**Problem to solve**:
Find the string "pose" in the entries and copy each line that has it.

--- BEGIN ---

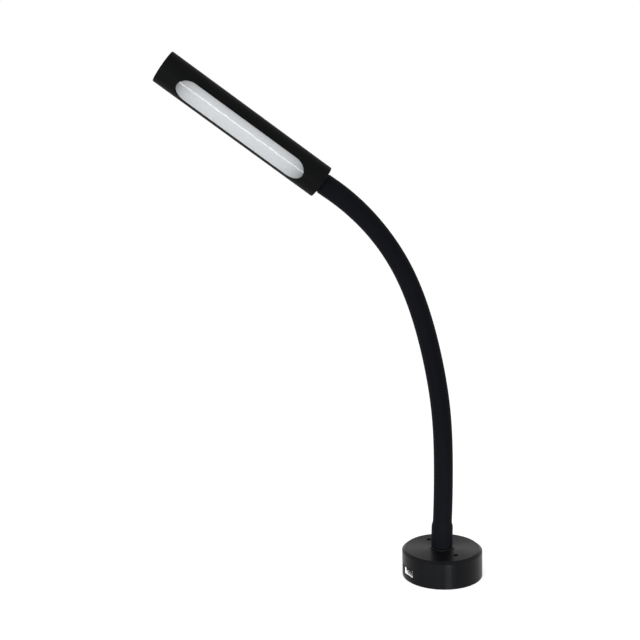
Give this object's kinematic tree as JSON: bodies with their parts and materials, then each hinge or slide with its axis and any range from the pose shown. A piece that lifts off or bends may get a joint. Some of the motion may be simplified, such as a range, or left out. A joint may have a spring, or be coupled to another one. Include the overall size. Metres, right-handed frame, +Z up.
{
  "type": "gooseneck desk lamp",
  "caption": "Desk lamp with a weighted round base, a flexible sleeved arm that stays where it is bent, and a tubular LED head with a long diffuser window.",
  "frame": {"origin": "centre of the base's underside, on the desk", "axes": "+Z up, the arm leans towards -X, the head's window faces -Y and down"},
  "size_m": [0.3022, 0.08, 0.516],
  "materials": {
    "shell_black": "satin powder coat",
    "plate_steel": "zinc plated",
    "pad_rubber": "matte",
    "screw_steel": "blackened",
    "panel_black": "fine grain",
    "port_metal": "plated",
    "port_core": "matte",
    "contact_brass": "plated",
    "switch_plastic": "matte",
    "board_green": "solder mask",
    "board_parts": "matte",
    "lead_black": "matte",
    "turned_steel": "turned",
    "sleeve_rubber": "soft matte",
    "hose_steel": "wound",
    "head_black": "anodised, satin",
    "diffuser_opal": "opal satin",
    "tray_aluminium": "mill finish",
    "led_yellow": "phosphor"
  },
  "bodies": {
    "base": {"base_housing": "shell_black", "base_plate": "plate_steel", "foot_pad": "pad_rubber", "plate_screws": "screw_steel", "counterweight": "plate_steel", "socket_panel": "panel_black", "usb_shell": "port_metal", "usb_tongue": "port_core", "usb_contacts": "contact_brass", "button_switch": "switch_plastic", "driver_board": "board_green", "driver_parts": "board_parts", "board_screws": "screw_steel", "inlet_body": "switch_plastic", "inlet_pin": "contact_brass", "inlet_lead": "lead_black", "arm_ring": "shell_black", "arm_stem": "turned_steel", "stem_nut": "turned_steel", "arm_sleeve_0": "sleeve_rubber", "arm_hose_0": "hose_steel", "arm_lead_0": "lead_black"},
    "button": {"power_button": "panel_black", "switch_plunger": "switch_plastic"},
    "arm_1": {"arm_sleeve_1": "sleeve_rubber", "arm_hose_1": "hose_steel", "arm_lead_1": "lead_black"},
    "arm_2": {"arm_sleeve_2": "sleeve_rubber", "arm_hose_2": "hose_steel", "arm_lead_2": "lead_black"},
    "arm_3": {"arm_sleeve_3": "sleeve_rubber", "arm_hose_3": "hose_steel", "arm_lead_3": "lead_black"},
    "arm_4": {"arm_sleeve_4": "sleeve_rubber", "arm_hose_4": "hose_steel", "arm_lead_4": "lead_black"},
    "arm_5": {"arm_sleeve_5": "sleeve_rubber", "arm_hose_5": "hose_steel", "arm_lead_5": "lead_black"},
    "arm_6": {"arm_sleeve_6": "sleeve_rubber", "arm_hose_6": "hose_steel", "arm_lead_6": "lead_black"},
    "arm_7": {"arm_sleeve_7": "sleeve_rubber", "arm_hose_7": "hose_steel", "arm_lead_7": "lead_black"},
    "head": {"arm_sleeve_8": "sleeve_rubber", "arm_hose_8": "hose_steel", "arm_lead_8": "lead_black", "head_tube": "head_black", "neck_cap": "head_black", "neck_screw": "screw_steel", "head_ferrule": "turned_steel", "ferrule_nut": "turned_steel", "tip_cap": "head_black", "diffuser": "diffuser_opal", "led_tray": "tray_aluminium", "led_board": "tray_aluminium", "led_chips": "led_yellow", "strip_screws": "screw_steel", "lead_block": "switch_plastic"}
  },
  "joints": [
    {"name": "button_press", "type": "slide", "parent": "base", "child": "button", "axis": [0.9397, 0.342, 0], "range_m": [0, 0.001], "stiffness_N_per_m": 800},
    {"name": "arm_bend_1", "type": "hinge", "parent": "base", "child": "arm_1", "pos_m": [0, 0, 0.066], "axis": [0, -1, 0], "range_deg": [-20, 20]},
    {"name": "arm_sway_2", "type": "hinge", "parent": "arm_1", "child": "arm_2", "pos_m": [0.00153, 0, 0.11606], "axis": [0.9981, 0, -0.061], "range_deg": [-20, 20]},
    {"name": "arm_bend_3", "type": "hinge", "parent": "arm_2", "child": "arm_3", "pos_m": [0.00044, 0, 0.16605], "axis": [0, -1, 0], "range_deg": [-20, 20]},
    {"name": "arm_sway_4", "type": "hinge", "parent": "arm_3", "child": "arm_4", "pos_m": [-0.00675, 0, 0.21561], "axis": [0.9833, 0, 0.1822], "range_deg": [-20, 20]},
    {"name": "arm_bend_5", "type": "hinge", "parent": "arm_4", "child": "arm_5", "pos_m": [-0.01843, 0, 0.26428], "axis": [0, -1, 0], "range_deg": [-20, 20]},
    {"name": "arm_sway_6", "type": "hinge", "parent": "arm_5", "child": "arm_6", "pos_m": [-0.03675, 0, 0.31079], "axis": [0.8949, 0, 0.4462], "range_deg": [-20, 20]},
    {"name": "arm_bend_7", "type": "hinge", "parent": "arm_6", "child": "arm_7", "pos_m": [-0.06428, 0, 0.35238], "axis": [0, -1, 0], "range_deg": [-20, 20]},
    {"name": "arm_sway_8", "type": "hinge", "parent": "arm_7", "child": "head", "pos_m": [-0.1005, 0, 0.38675], "axis": [0.6088, 0, 0.7934], "range_deg": [-20, 20]}
  ]
}
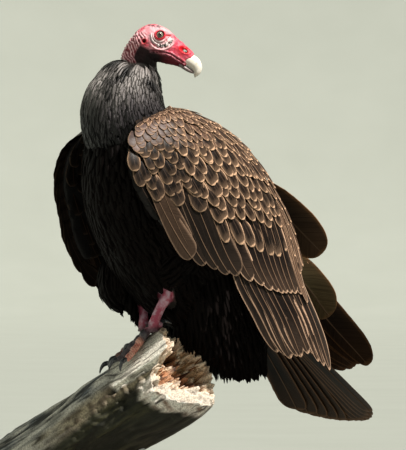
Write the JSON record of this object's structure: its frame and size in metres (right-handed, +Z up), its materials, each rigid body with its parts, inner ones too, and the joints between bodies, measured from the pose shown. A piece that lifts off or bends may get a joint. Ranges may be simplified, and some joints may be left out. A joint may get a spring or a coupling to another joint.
{
  "type": "turkey vulture, still life-size model on a cut limb with a display stand",
  "caption": "Life-size vulture standing at the broken end of a dead limb, wings folded and head turned back, held by rods on a flat base.",
  "frame": {"origin": "centre of the underside of the stand's base", "axes": "+Z up; the bird's body faces -Y and its left side is +X; its head is turned back over the left shoulder"},
  "size_m": [0.4748, 0.5833, 0.7714],
  "materials": {
    "plumage": "black-brown feathers with pale brown edges on the wings",
    "skin": "bare wrinkled red skin",
    "ivory": "smooth ivory horn",
    "iris": "wet dark eye",
    "leg": "scaly bare skin, pink on the shank and slate on the toes",
    "claw": "dark horn",
    "wood": "weathered cracked bark, rotten at the broken end",
    "board": "dark satin board",
    "steel": "brushed rod"
  },
  "bodies": {
    "root": {"head": "skin", "eye_left": "iris", "eye_right": "iris", "bill_upper": "ivory", "bill_lower": "ivory", "neck": "plumage", "trunk": "plumage", "tail": "plumage", "wing_left": "plumage", "wing_left_flight": "plumage", "wing_right": "plumage", "wing_right_flight": "plumage", "thigh_left": "plumage", "thigh_right": "plumage", "shank_left": "leg", "shank_right": "leg", "foot_left": "leg", "foot_right": "leg", "claw_left_1": "claw", "claw_left_2": "claw", "claw_left_3": "claw", "claw_left_4": "claw", "claw_right_1": "claw", "claw_right_2": "claw", "claw_right_3": "claw", "claw_right_4": "claw", "perch_limb": "wood", "stand_base": "board", "stand_rod_high": "steel", "stand_rod_low": "steel"}
  },
  "joints": []
}
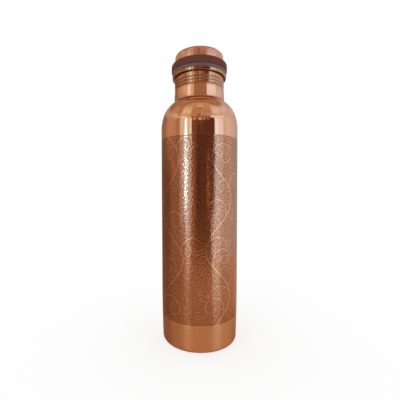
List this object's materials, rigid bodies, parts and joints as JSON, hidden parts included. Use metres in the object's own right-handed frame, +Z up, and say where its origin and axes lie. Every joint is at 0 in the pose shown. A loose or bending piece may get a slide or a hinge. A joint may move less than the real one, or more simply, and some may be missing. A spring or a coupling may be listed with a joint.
{
  "type": "water bottle",
  "caption": "Slim round-shouldered copper bottle with a vine-engraved barrel, a plain polished neck with a rolled thread, and a screw-in cap with a brown silicone band.",
  "frame": {"origin": "centre of the foot, on the plane the bottle stands on", "axes": "+Z up along the bottle's axis, -Y towards the viewer, +X to the viewer's right"},
  "size_m": [0.07, 0.07, 0.2604],
  "materials": {
    "bottle_copper": "polished copper, etched vine pattern on the barrel",
    "cap_copper": "polished copper",
    "plug_copper": "satin copper",
    "band_silicone": "matte, fine texture",
    "seal_silicone": "smooth satin"
  },
  "bodies": {
    "bottle": {"body_shell": "bottle_copper"},
    "seal": {"seal_ring": "seal_silicone"},
    "cap": {"cap_shell": "cap_copper", "cap_plug": "plug_copper", "grip_band": "band_silicone"}
  },
  "joints": [
    {"name": "cap_rise", "type": "slide", "parent": "bottle", "child": "seal", "axis": [0, 0, 1], "range_m": [0, 0.0163]},
    {"name": "cap_turn", "type": "hinge", "parent": "seal", "child": "cap", "pos_m": [0, 0, 0.2442], "axis": [0, 0, 1], "range_deg": [0, 2160]}
  ],
  "couplings": [
    {"joint": "cap_rise", "follows": "cap_turn", "m_per_rad": 0.00042972}
  ]
}
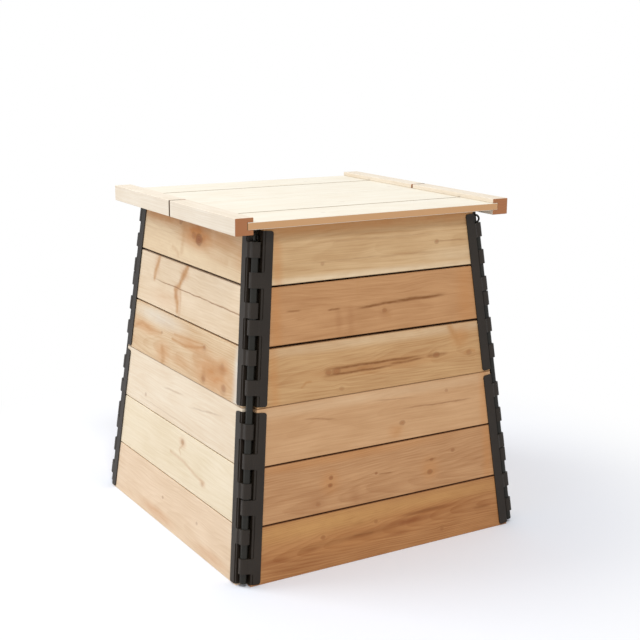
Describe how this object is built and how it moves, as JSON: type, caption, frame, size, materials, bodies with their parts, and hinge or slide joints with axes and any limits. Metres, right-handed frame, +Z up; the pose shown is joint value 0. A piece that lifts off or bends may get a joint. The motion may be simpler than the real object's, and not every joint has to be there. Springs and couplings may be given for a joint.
{
  "type": "wooden compost bin",
  "caption": "Square garden compost bin with leaning board walls in two tiers, pinned corner hinge strips and a lift-off board lid in two halves.",
  "frame": {"origin": "on the ground, in the middle of the bin's square footprint", "axes": "+Z up; -Y is the front, the wider wall in the picture; +X to the right along the front"},
  "size_m": [0.805, 0.805, 0.8396],
  "materials": {
    "wall_wood": "planed, unfinished softwood",
    "lid_wood": "planed, unfinished softwood",
    "batten_wood": "planed, unfinished softwood",
    "hinge_plastic": "moulded, satin charcoal",
    "rod_plastic": "drawn, satin charcoal"
  },
  "bodies": {
    "walls": {"front_lower_board_1": "wall_wood", "front_lower_board_2": "wall_wood", "front_lower_board_3": "wall_wood", "front_lower_hinge_strip_left": "hinge_plastic", "front_lower_hinge_strip_right": "hinge_plastic", "right_lower_board_1": "wall_wood", "right_lower_board_2": "wall_wood", "right_lower_board_3": "wall_wood", "right_lower_hinge_strip_left": "hinge_plastic", "right_lower_hinge_strip_right": "hinge_plastic", "back_lower_board_1": "wall_wood", "back_lower_board_2": "wall_wood", "back_lower_board_3": "wall_wood", "back_lower_hinge_strip_left": "hinge_plastic", "back_lower_hinge_strip_right": "hinge_plastic", "left_lower_board_1": "wall_wood", "left_lower_board_2": "wall_wood", "left_lower_board_3": "wall_wood", "left_lower_hinge_strip_left": "hinge_plastic", "left_lower_hinge_strip_right": "hinge_plastic", "front_upper_board_1": "wall_wood", "front_upper_board_2": "wall_wood", "front_upper_board_3": "wall_wood", "front_upper_hinge_strip_left": "hinge_plastic", "front_upper_hinge_strip_right": "hinge_plastic", "right_upper_board_1": "wall_wood", "right_upper_board_2": "wall_wood", "right_upper_board_3": "wall_wood", "right_upper_hinge_strip_left": "hinge_plastic", "right_upper_hinge_strip_right": "hinge_plastic", "back_upper_board_1": "wall_wood", "back_upper_board_2": "wall_wood", "back_upper_board_3": "wall_wood", "back_upper_hinge_strip_left": "hinge_plastic", "back_upper_hinge_strip_right": "hinge_plastic", "left_upper_board_1": "wall_wood", "left_upper_board_2": "wall_wood", "left_upper_board_3": "wall_wood", "left_upper_hinge_strip_left": "hinge_plastic", "left_upper_hinge_strip_right": "hinge_plastic"},
    "rod_front_left": {"front_left_rod": "rod_plastic"},
    "rod_front_right": {"front_right_rod": "rod_plastic"},
    "rod_back_right": {"back_right_rod": "rod_plastic"},
    "rod_back_left": {"back_left_rod": "rod_plastic"},
    "lid_front": {"lid_front_outer_board": "lid_wood", "lid_front_inner_board": "lid_wood", "lid_front_left_batten": "batten_wood", "lid_front_right_batten": "batten_wood"},
    "lid_rear": {"lid_rear_outer_board": "lid_wood", "lid_rear_inner_board": "lid_wood", "lid_rear_left_batten": "batten_wood", "lid_rear_right_batten": "batten_wood"}
  },
  "joints": [
    {"name": "lid_front_lift", "type": "slide", "parent": "walls", "child": "lid_front", "axis": [0, 0, 1], "range_m": [0, 0.25]},
    {"name": "lid_rear_lift", "type": "slide", "parent": "walls", "child": "lid_rear", "axis": [0, 0, 1], "range_m": [0, 0.25]},
    {"name": "rod_front_left_slide", "type": "slide", "parent": "walls", "child": "rod_front_left", "axis": [0.1011, 0.1011, 0.9897], "range_m": [0, 0.0105]},
    {"name": "rod_front_right_slide", "type": "slide", "parent": "walls", "child": "rod_front_right", "axis": [-0.1011, 0.1011, 0.9897], "range_m": [0, 0.0105]},
    {"name": "rod_back_right_slide", "type": "slide", "parent": "walls", "child": "rod_back_right", "axis": [-0.1011, -0.1011, 0.9897], "range_m": [0, 0.0105]},
    {"name": "rod_back_left_slide", "type": "slide", "parent": "walls", "child": "rod_back_left", "axis": [0.1011, -0.1011, 0.9897], "range_m": [0, 0.0105]}
  ]
}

--- END ---

**The reply**:
Give this object's kinematic tree as JSON: bodies with their parts and materials, then each hinge or slide with its axis and any range from the pose shown. A piece that lifts off or bends may get a joint. Some of the motion may be simplified, such as a range, or left out. A joint may have a spring, or be coupled to another one. Include the overall size. Metres, right-handed frame, +Z up.
Write the JSON record of this object's structure: its frame and size in metres (right-handed, +Z up), its materials, each rigid body with its parts, inner ones too, and the joints between bodies, measured from the pose shown. A piece that lifts off or bends may get a joint. Ranges may be simplified, and some joints may be left out. A joint may get a spring or a coupling to another joint.
List this object's materials, rigid bodies, parts and joints as JSON, hidden parts included. Use metres in the object's own right-handed frame, +Z up, and say where its origin and axes lie. Every joint is at 0 in the pose shown. A loose or bending piece may get a slide or a hinge. A joint may move less than the real one, or more simply, and some may be missing. A spring or a coupling may be listed with a joint.
Describe how this object is built and how it moves, as JSON: type, caption, frame, size, materials, bodies with their parts, and hinge or slide joints with axes and any limits. Metres, right-handed frame, +Z up; the pose shown is joint value 0. A piece that lifts off or bends may get a joint. The motion may be simpler than the real object's, and not every joint has to be there. Springs and couplings may be given for a joint.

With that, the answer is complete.